Arbeit schaffen

Manchmal fragen mich Menschen in Europa, warum ich hier trotz viel Arbeit so entspannt bin. Das immer warme Wetter allein kann es ja nicht sein. Und ich antworte dann manchmal flapsig: „Weil ich mir hier eine Haushaltshilfe leisten kann. Und einen Chauffeur. Und jemanden, der mal schnell was einkauft. Und…“

Kenia ist ein Land kleiner Dienstleister. Jede berufstätige Frau hier hat mindestens eine oder zwei ungelernte Kräfte, Frauen oder Männer, für die „niederen“ Arbeiten. Mit denen dann diese Hilfskräfte wieder ihre Familien ernähren. Die Kinder werden gehütet, die Wäsche gewaschen, der Garten bestellt oder man wird rasch zum Einkaufen gebracht.
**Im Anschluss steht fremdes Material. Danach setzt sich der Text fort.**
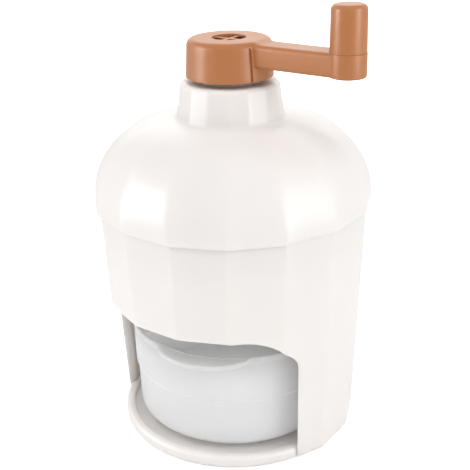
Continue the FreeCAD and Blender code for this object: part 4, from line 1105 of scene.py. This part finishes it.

Während Corona war daher auch genau das sehr spürbar, dass eben niemand mehr wen gebraucht hat, der die Wäsche waschen würde oder die Kinder beaufsichtigen. Alle waren zuhause und vor allem diese kleinen Arbeiten sind es normalerweise, warum es trotz Armut irgendwie weiter geht.

Man glaubt in Europa ja oft, man kann doch nicht wen für sich die Drecksarbeit machen lassen. Auto waschen zum Beispiel. Wird man gerade als Weiße da nicht gehasst? Ganz im Gegenteil, würde ich das selbst machen, würde ich Menschen Arbeit wegnehmen. Als ich kurz darüber nachgedacht hatte, eine Waschmaschine anzuschaffen, saß meine Haushaltshilfe Riziki heulend neben den Stufen.

Auch früher hab ich das oft erlebt am Flughafen oder auch im Hotel. Da kommt ein junger Kenianer und bietet an, den Koffer zu tragen bis zum Auto. Und fast jeder Tourist reagiert gleich, bloß nicht. Kann ich selbst, wer weiß, ob der damit nicht abhaut, oder auch – nett gemeint – das wäre doch Ausbeutung. Nein, es selbst zu machen, das wird hier als Ausbeutung empfunden. Warum lässt du dem jungen Mann nicht die paar Schilling zukommen du Geizkragen – das wird hier gedacht.

Was aber bei diesen Arbeiten anders ist als bei uns – man hat Zeit.

Riziki ist den ganzen Tag angestellt, also ab 8 Uhr darf sie kommen, und wie sie wann was macht, das teilt sie sich ein. Dazwischen plaudert sie mit dem Gärtner, bekommt ihren Tee, ihr Frühstück, ihr Mittagessen. Sie überarbeitet sich nicht, es ist eher eine langsame, gleichmäßige Bewegung. Völlig unverständlich, dass jemand wie bei uns, wo Zeit Geld bedeutet, seine Hausangestellten antreibt, doch schneller das Bett zu machen oder den Boden zu wischen. Am Abend wird beides erledigt sein, ob dazwischen ein Tee getrunken wird oder geplaudert, wen kümmert es.

Ich weiß schon, dass man die Zeit bei uns nicht zurück drehen kann, dass es sehr, sehr teuer ist, jemanden zu beschäftigen (ich bin seit fast 40 Jahren auch in Österreich Arbeitgeber), aber so ein kleines bisschen würde ich es mir zurück wünschen. Dass man Menschen beschäftigt und nicht Maschinen und mit mehr Gelassenheit in den Tag geht.

Riziki hat mir gerade eine Mango geschnitten und sich zum Mittagessen verabschiedet. Und alles ist gut.